Thursday, January 04, 2007

An Overlooked Bargain

When retailers I meet talk about bargain wines, they usually steer me toward wines from Spain, Portugal, Argentina and Chile. Usually with good reason. But with so much attention currently focused on these parts of the globe, we often overlook the bargains, if not numerous, to be found in California.

Take Cline Cellars, for example, located in Carneros. It seems to me that Cline does not get a lot of ink, as a fairly large producer that does not make the big, blockbuster cabs. But they do make some terrific zinfandels and a number of distinctive Rhone varietals. For example, I was a huge fan of their mourvedre for $10 -- the price is now $18 and I assume it's still great, but I haven't been able to find this wine around here in years.

Thankfully, I continue to find their $9 syrah. I've always enjoyed this inexpensive, peppery black cherry-laced wine. Still, I was not prepared to be bowled over -- and I was -- when I opened a bottle recently. It was a '99 that I found in the basement, more or less hidden from view and forgotten about for several years. So, it had aged about four years longer than I would normally lay down a cheap wine.

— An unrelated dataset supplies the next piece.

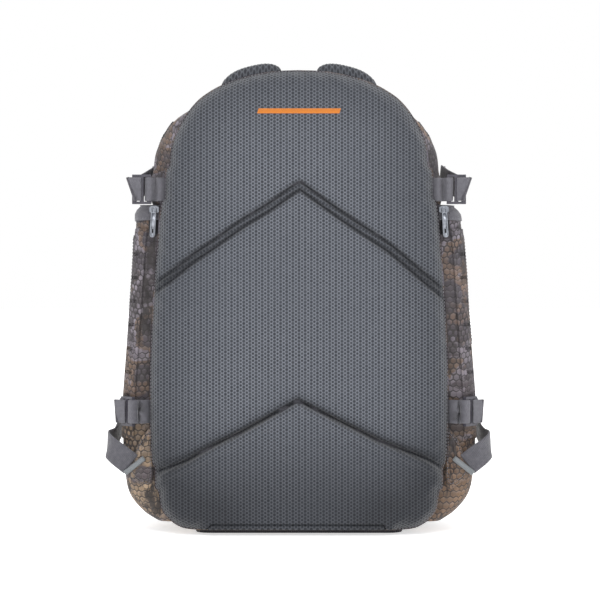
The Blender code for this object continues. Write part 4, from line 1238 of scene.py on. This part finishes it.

Wow, what a surprise. Instead of exuberant spicy black cherry aromas, I was greeted by hints of leather, earth and smoke. This isn't supposed to happen in this price range. Don't get me wrong -- I love many inexpensive wines. I just don't expect a lot of complexity. And, age a wine like this? Perish the thought!

We visited Cline almost 10 years ago and tasted a lot of good zins. I don't remember the syrah standing out then. But over time I think the syrah has been more consistent than Cline's ubiquitous low-end zin. So, Cline has proved to be a year-in and year-out bargain...and from California. Cool!